**AIM OF THE EXERCISE**:
Each line of the material below should be reproduced exactly.

**INFORMATION PROVIDED**:
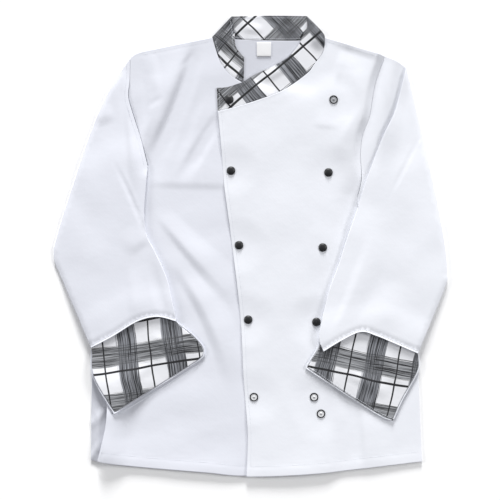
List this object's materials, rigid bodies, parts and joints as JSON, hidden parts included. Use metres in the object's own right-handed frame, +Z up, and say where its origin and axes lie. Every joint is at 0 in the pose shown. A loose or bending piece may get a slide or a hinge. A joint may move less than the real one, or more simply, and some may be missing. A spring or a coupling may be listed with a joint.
{
  "type": "chef jacket",
  "caption": "Long-sleeved double-breasted work jacket in twill, laid flat, with printed stand collar and opened-out cuffs, closed by snaps.",
  "frame": {"origin": "on the floor, under the middle of the jacket's outline", "axes": "+Y towards the collar, +X towards the wearer's left, +Z up, out of the jacket's front"},
  "size_m": [0.687, 0.8055, 0.0169],
  "materials": {
    "twill": "matt white polyester and cotton twill, pressed",
    "print": "matt cotton, printed with a grey and black check on white",
    "label": "smooth white woven satin",
    "dark_snap": "black enamel on pressed brass",
    "metal_snap": "nickel plate, slightly dulled"
  },
  "bodies": {
    "root": {"back_panel": "twill", "front_right": "twill", "front_left": "twill", "collar": "print", "neck_label": "label", "sleeve_right": "twill", "cuff_facing_right": "print", "sleeve_left": "twill", "cuff_facing_left": "print", "snap_collar": "dark_snap", "snap_column_edge_1": "dark_snap", "snap_column_edge_2": "dark_snap", "snap_column_edge_3": "dark_snap", "snap_column_edge_4": "metal_snap", "snap_column_chest_0": "dark_snap", "snap_column_chest_1": "dark_snap", "snap_column_chest_2": "dark_snap", "snap_column_chest_3": "dark_snap", "snap_column_chest_4": "metal_snap", "snap_column_chest_5": "metal_snap"}
  },
  "joints": []
}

**SOLVED EXERCISE**:
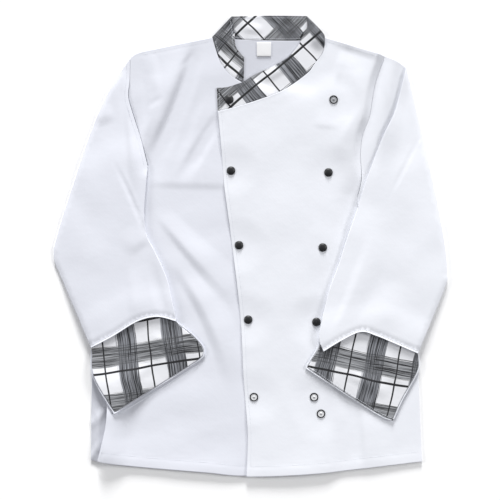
List this object's materials, rigid bodies, parts and joints as JSON, hidden parts included. Use metres in the object's own right-handed frame, +Z up, and say where its origin and axes lie. Every joint is at 0 in the pose shown. A loose or bending piece may get a slide or a hinge. A joint may move less than the real one, or more simply, and some may be missing. A spring or a coupling may be listed with a joint.
{
  "type": "chef jacket",
  "caption": "Long-sleeved double-breasted work jacket in twill, laid flat, with printed stand collar and opened-out cuffs, closed by snaps.",
  "frame": {"origin": "on the floor, under the middle of the jacket's outline", "axes": "+Y towards the collar, +X towards the wearer's left, +Z up, out of the jacket's front"},
  "size_m": [0.687, 0.8055, 0.0169],
  "materials": {
    "twill": "matt white polyester and cotton twill, pressed",
    "print": "matt cotton, printed with a grey and black check on white",
    "label": "smooth white woven satin",
    "dark_snap": "black enamel on pressed brass",
    "metal_snap": "nickel plate, slightly dulled"
  },
  "bodies": {
    "root": {"back_panel": "twill", "front_right": "twill", "front_left": "twill", "collar": "print", "neck_label": "label", "sleeve_right": "twill", "cuff_facing_right": "print", "sleeve_left": "twill", "cuff_facing_left": "print", "snap_collar": "dark_snap", "snap_column_edge_1": "dark_snap", "snap_column_edge_2": "dark_snap", "snap_column_edge_3": "dark_snap", "snap_column_edge_4": "metal_snap", "snap_column_chest_0": "dark_snap", "snap_column_chest_1": "dark_snap", "snap_column_chest_2": "dark_snap", "snap_column_chest_3": "dark_snap", "snap_column_chest_4": "metal_snap", "snap_column_chest_5": "metal_snap"}
  },
  "joints": []
}